I have another question. (Somebody tell me when I use up my alotment). Is there a record of discussion on bonded sole construction? As opposed to an inseam design, I mean. I've looked on the CD. Usually lightweight ladies boots are seen like this. No welt.
I have a very small pair to make, 4 1/2, and it occurs to me to make them a cemented sole construction. I have an idea there is nothing fundamentally different except to use a light weight insole leather, and that the toe box will be trimmed off flat.
So I guess I'm asking is there anything else I should know going in?

And I'd like to say thanks to all the folks who got in on the help looking for a post machine for me. I'm getting a 236 Class machine from Larry Waller. As I understand it, it's one Jake and Dan played on at the last HCC meet at Walrus Shoe. Thanks again for all the help on that subject.

So, bonded sole construction? PK

texboots

Re: miscellaneous tips, advice, and cautions

#124 Post by texboots » Sat Nov 23, 2002 4:41 pm

PK,
I haven't done any of them in years because they are too much trouble. What I do instead is inseam the boots the regular way and then I cement the soles and trim them down close without any stitching. You can roll the welt with a fudgewheel and divide or prick the welt.

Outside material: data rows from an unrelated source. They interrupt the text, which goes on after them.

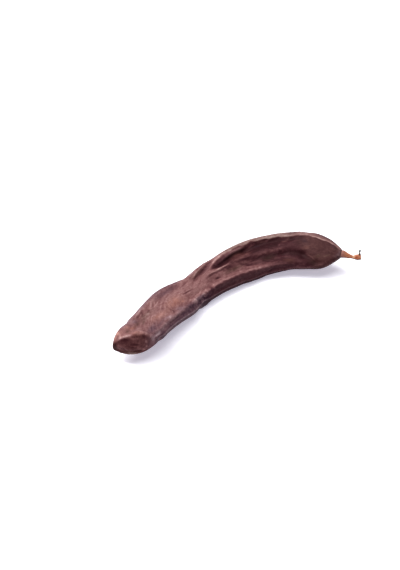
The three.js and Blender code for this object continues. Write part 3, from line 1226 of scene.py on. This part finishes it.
@dataclass(frozen=True)
class UpperMarks:
    """The marks of the pod's upper face, from the blossom end to the neck. Their tones paint shade into
    creases and highlights onto ridges and the outer margin, besides the skin's own patches.
    """

    blossom: tuple[Mark, ...] = (
        Mark(((3.4, 1.2), (5.4, -2.4)), 1.3, tone=-0.05, warm=0.4),
        Mark(((4.4, -3.6), (6.4, -5.8)), 0.6, tone=-0.14),
        Mark(((1.6, 8.2), (3.2, 7.2)), 1.2, tone=0.06, warm=0.5),
        Mark(((3.6, 3.4), (4.8, 4.2)), 0.9, tone=-0.27, olive=0.5),
        Mark(((6.4, 2.4), (8.6, 2.8)), 0.9, tone=-0.12, warm=0.5),
        Mark(((6.2, 5.6), (7.2, 5.4)), 1.0, tone=0.03, warm=0.6),
        Mark(((6.0, 3.2), (7.2, 3.8)), 0.8, tone=-0.1, warm=0.5),
        Mark(((6.0, -3.5), (8.0, 1.0)), 1.2, tone=0.04),
    )
    left: tuple[Mark, ...] = (
        Mark(((9.0, 2.4), (13.0, 3.2)), 1.1, tone=-0.22, olive=0.3),
        Mark(((13.0, 1.6), (18.0, 3.0), (23.0, 2.8)), 1.6, tone=-0.1, olive=0.4),
        Mark(((11.5, 0.2), (14.5, 1.0)), 0.5, tone=-0.12, olive=0.4),
        Mark(((10.5, 5.4), (13.5, 4.4)), 1.2, mauve=0.65),
        Mark(((14.5, 5.9), (18.0, 6.6), (22.0, 7.6)), 0.35, tone=0.14, depth=-0.06),
        Mark(((15.5, 5.1), (19.0, 5.7), (21.5, 6.6)), 0.3, tone=-0.17, depth=0.1),
        Mark(((15.0, 4.0), (18.0, 4.3), (20.0, 5.2)), 0.4, tone=-0.09, depth=0.06),
        Mark(((19.0, 1.8), (23.0, 3.2), (26.0, 5.4)), 0.5, tone=0.12, depth=-0.06),
        Mark(((21.2, 2.9), (23.4, 3.8)), 0.6, tone=-0.27, depth=0.15),
        Mark(((15.5, 0.6), (19.5, 0.9)), 0.3, tone=0.07),
        Mark(((25.0, 4.6), (28.0, 6.2), (31.0, 7.4)), 0.4, tone=0.1, depth=-0.06),
        Mark(((29.5, 4.6), (32.0, 5.8)), 0.4, tone=-0.13, depth=0.1),
        Mark(((26.0, 3.2), (29.5, 4.2), (33.0, 6.6)), 0.35, tone=0.09),
        Mark(((33.0, 7.2), (40.0, 6.6), (47.0, 6.8)), 1.6, tone=-0.17, mauve=0.55),
        Mark(((33.0, 8.6), (39.0, 8.8)), 0.4, tone=0.09),
        Mark(((17.0, -1.6), (23.0, -2.6), (27.5, -3.4)), 1.5, tone=0.1, warm=0.5),
        Mark(((31.0, -1.0), (35.0, -1.4), (40.0, 0.2)), 2.2, tone=0.05, warm=0.6),
        Mark(((38.0, -3.6), (39.5, -4.2)), 0.6, tone=0.1, warm=0.5),
        Mark(((8.0, -5.2), (14.0, -5.8)), 1.5, tone=-0.21, mauve=0.78),
        Mark(((9.0, -3.8), (16.0, -4.2)), 1.0, tone=-0.05, mauve=0.5),
        Mark(((14.0, -6.2), (21.0, -5.6)), 0.9, tone=-0.14, mauve=0.52),
        Mark(((21.5, -5.9), (25.5, -6.6)), 0.9, tone=0.14, mauve=0.65),
        Mark(((27.6, -6.8), (29.6, -5.2), (29.2, -3.2)), 0.35, tone=-0.14, depth=0.12),
        Mark(((30.5, -6.2), (35.5, -6.6)), 1.7, tone=-0.09, mauve=0.65),
        Mark(((36.0, -8.0), (42.0, -7.8)), 1.0, tone=-0.15, mauve=0.4),
        Mark(((28.0, -2.6), (36.0, -3.4), (44.0, -3.2)), 1.6, tone=-0.05, warm=0.2),
        Mark(((41.0, -5.4), (44.0, -6.8)), 0.9, tone=0.1),
        Mark(((21.0, -8.5), (28.5, -8.7)), 0.25, tone=-0.2, depth=0.1),
        Mark(((6.5, -7.4), (10.0, -8.0), (14.0, -8.6)), 0.4, tone=0.2, mauve=0.78),
        Mark(((43.5, -0.7), (47.0, -1.1), (49.5, -1.6)), 0.4, tone=-0.22, depth=0.28),
        Mark(((30.0, 1.4), (34.0, 2.6)), 0.4, tone=-0.07, depth=0.06),
        Mark(((35.0, 3.2), (39.0, 4.6)), 0.4, tone=-0.09, depth=0.08),
        Mark(((40.5, 2.4), (44.0, 3.8)), 0.4, tone=0.07),
        Mark(((46.0, 3.4), (50.0, 4.4), (54.5, 5.0)), 0.5, tone=-0.1, depth=0.1),
        Mark(((50.2, -5.4), (52.6, -4.2)), 0.4, tone=0.12, depth=-0.06),
        Mark(((52.8, -6.4), (55.2, -4.9)), 0.4, tone=0.13, depth=-0.06),
        Mark(((45.0, -7.6), (50.0, -7.6)), 0.6, tone=0.09, mauve=0.78),
    )
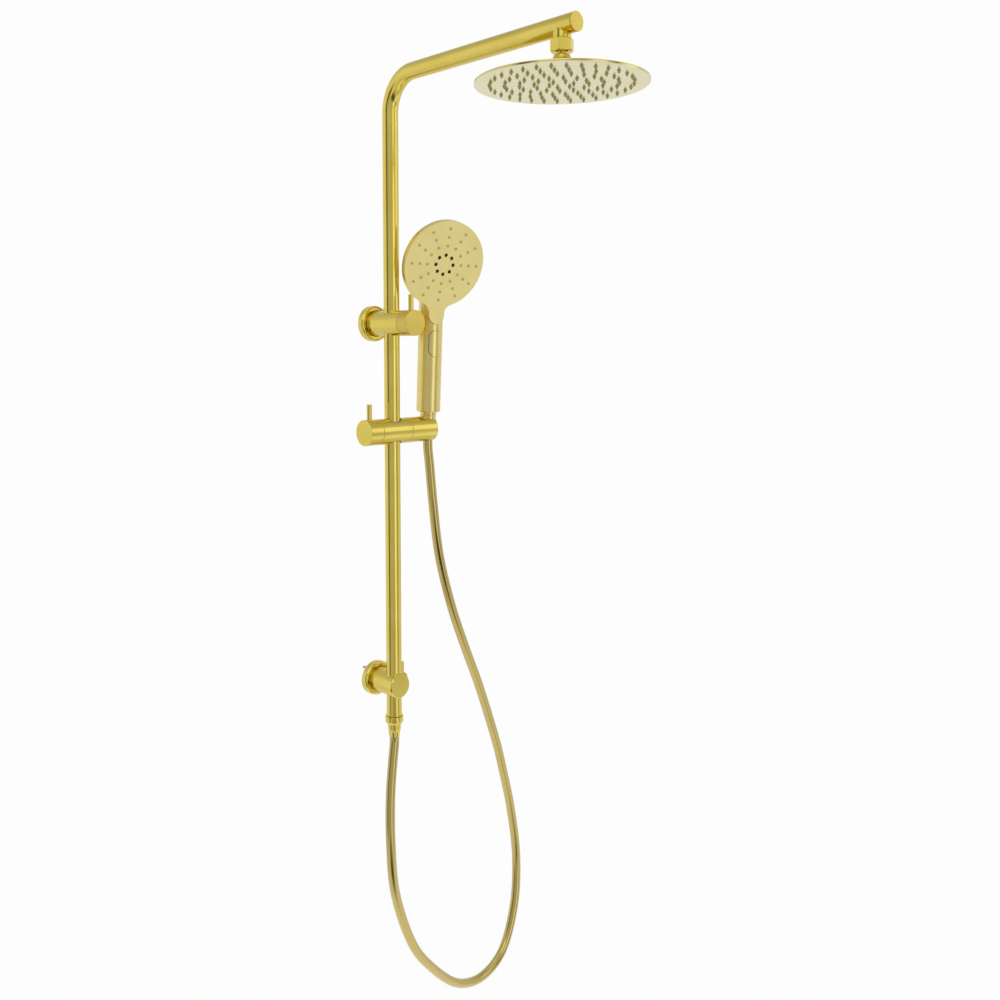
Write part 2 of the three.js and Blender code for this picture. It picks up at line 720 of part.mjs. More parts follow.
// The hose hangs from the handset in a long loop to the outlet. Places are from the riser axis.
const HOSE_ROUTE = [
  [66.3, 0.7, 351.6],
  [66.8, 0.9, 338],
  [70.2, 1.4, 314],
  [77.6, 2, 254],
  [91, 4, 177],
  [118, 7, 94],
  [148, 9, 24],
  [177, 12, -36],
  [199, 14, -87],
  [214, 15, -125],
  [228, 16, -162],
  [240, 17, -200],
  [261, 18, -276],
  [272, 15, -364],
  [261, 9, -443],
  [225, 2, -507],
  [177, -3, -525],
  [122, -7, -511],
  [54, -12, -448],
  [20, -14, -399],
  [-12, -14, -307],
  [-17, -11, -233],
  [-13, -6, -163],
  [-4.5, -2, -109],
  [-0.4, -0.1, -90],
  [0, 0, -84],
  [0, 0, FERRULE_BOTTOM - CLEAR],
];

function hose() {
  const points = HOSE_ROUTE.map(([x, y, z]) => new THREE.Vector3(x, y, z));
  const route = new THREE.CatmullRomCurve3(points, false, "centripetal");
  piece("hose", sweep(circle(HOSE_R, 0, HOSE_SIDES), route, HOSE_STEPS), hoseGold, riser);
}

// ---------------------------------------------------------------- slider and handset holder
const LINER_WALL = 1.45;
const LINER_R = PIPE_R + LINER_CLEAR + LINER_WALL;
const LOCK_SCREW_R = 4;
const SPIGOT_R = 8;
const SPIGOT_END = 38;
const HOLDER_WEB = 4;
const HOLDER_SCREW_R = 2.5;
const HOLDER_SCREW_HEAD_R = 4.3;
const LOCK_SHOE_T = 3.2;

function sliderPieces() {
  const slider = level(SLIDER_Z);
  const bodyLeft = -LOCK_SEAM + CLEAR / 2;
  const bodyRight = HOLDER_SEAM - CLEAR / 2;
  const barrel = sideways(rod(BARREL_R, bodyLeft, bodyRight));
  const spigot = sideways(rod(SPIGOT_R, 0, SPIGOT_END, PIPE_SIDES));
  const body = cut(
    join(barrel, spigot),
    rod(LINER_R + CLEAR, -BARREL_R - 1, BARREL_R + 1, ROUND),
    sideways(rod(LOCK_SCREW_R + CLEAR, bodyLeft - 1, 0, SMALL)),
    sideways(rod(HOLDER_SCREW_R + CLEAR, SPIGOT_END - 12, SPIGOT_END + 1, SMALL)),
  );
  piece("slider_body", body, brushedGold, slider);

  // The liner's ends follow the barrel, a little inside it.
  const sleeve = tube(LINER_R, PIPE_R + LINER_CLEAR, -BARREL_R, BARREL_R, PIPE_SIDES);
  const recess = sideways(rod(BARREL_R - 0.6, -BARREL_R, BARREL_R));
  piece("slider_liner", common(sleeve, recess), nylon, slider);

  const shoeInner = -LINER_R - CLEAR;
  const shoe = rod(LOCK_SCREW_R, shoeInner - LOCK_SHOE_T, shoeInner, SMALL);
  piece("lock_shoe", sideways(shoe), acetal, slider);
  const screwEnd = shoeInner - LOCK_SHOE_T - CLEAR;
  const screwHead = -LOCK_LEVER_X + LEVER_R + 2;
  piece("lock_screw", sideways(rod(LOCK_SCREW_R, screwHead, screwEnd, SMALL)), steel, slider);

  const knobRight = -LOCK_SEAM - CLEAR / 2;
  const knob = cut(
    sideways(chamferedRod(BARREL_R, -knobRight, LOCK_KNOB_END)).rotateZ(Math.PI),
    sideways(rod(LOCK_SCREW_R + CLEAR, screwHead - CLEAR, knobRight + 1, SMALL)),
    leverSocket(BARREL_R).translate(-LOCK_LEVER_X, 0, 0),
  );
  piece("lock_knob", knob, brushedGold, slider);
  const lever = leverPin(BARREL_R, LOCK_LEVER_LENGTH).translate(-LOCK_LEVER_X, 0, 0);
  piece("lock_lever", lever, brushedGold, slider);
  holderPieces(slider);
}

// The conical nut's radius at a height from the slider axis, along the handset's axis.
function coneRadius(z) {
  const share = (z - CONE_BOTTOM) / (CONE_TOP - CONE_BOTTOM);
  return CONE_BOTTOM_R + (CONE_TOP_R - CONE_BOTTOM_R) * share;
}

function holderPieces(slider) {
  const left = HOLDER_SEAM + CLEAR / 2;
  const reach = BARREL_R + 4;
  const seat = turned([
    [0, -reach],
    [coneRadius(-reach) + CLEAR, -reach],
    [coneRadius(reach) + CLEAR, reach],
    [0, reach],
  ]);
  const slotWall = new THREE.BoxGeometry(2 * BARREL_R, HOLDER_SLOT, 2 * reach);
  const tilt = rad(HANDSET_TILT);
  const place = (geometry) => geometry.rotateX(tilt).translate(HANDSET_X, 0, 0);
  const webEnd = SPIGOT_END + CLEAR + HOLDER_WEB;
  const holder = cut(
    sideways(chamferedRod(BARREL_R, left, HOLDER_END)),
    place(seat),
    place(slotWall.translate(BARREL_R, 0, 0)),
    sideways(rod(SPIGOT_R + CLEAR, left - 1, SPIGOT_END + CLEAR, PIPE_SIDES)),
    sideways(rod(HOLDER_SCREW_R + CLEAR, left, HANDSET_X, SMALL)),
    sideways(rod(HOLDER_SCREW_HEAD_R + CLEAR, webEnd, HANDSET_X, SMALL)),
    sideways(tube(WASHER_OUT + CLEAR, SPIGOT_R, left - 1, left + WASHER_T, PIPE_SIDES)),
  );
  piece("handset_holder", holder, brushedGold, slider);
  const washer = tube(WASHER_OUT, SPIGOT_R + CLEAR, left, left + WASHER_T - CLEAR, PIPE_SIDES);
  piece("holder_friction_washer", sideways(washer), acetal, slider);
  const screwHigh = webEnd + CLEAR + 3;
  const screw = turned(
    [
      [0, SPIGOT_END - 11],
      [HOLDER_SCREW_R, SPIGOT_END - 11],
      [HOLDER_SCREW_R, webEnd + CLEAR],
      [HOLDER_SCREW_HEAD_R, webEnd + CLEAR],
      [HOLDER_SCREW_HEAD_R, screwHigh],
      [0, screwHigh],
    ],
    SMALL,
  );
  piece("holder_screw", sideways(screw), steel, slider);
  handsetPieces(slider);
}

const WASHER_OUT = 13;
const WASHER_T = 1.2;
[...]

But if you insist on doing a cement sole, I taper the insole about an inch from the edge and then cement the lining down good and after laying the toebox I trim it off completely flat. Then I last in the vamp with all-purpose very solid. If this done right the boots will be the most water proof boots you have ever seen. All the time I am doing this I keep flattening the bottom of the boots on the sander. Then, of course the next thing is cementing the sole on....TR

tmattimore

Re: miscellaneous tips, advice, and cautions

#125 Post by tmattimore » Sun Nov 24, 2002 7:40 am

When ever I do one of these I also make sure the bottom is well filled between the edges of the vamp with leather as a thin insole will soon conform to the layers under it then the foot and may devlop ridges. A few pegs in the shank area or over the whole vamp will help hold the upper in place.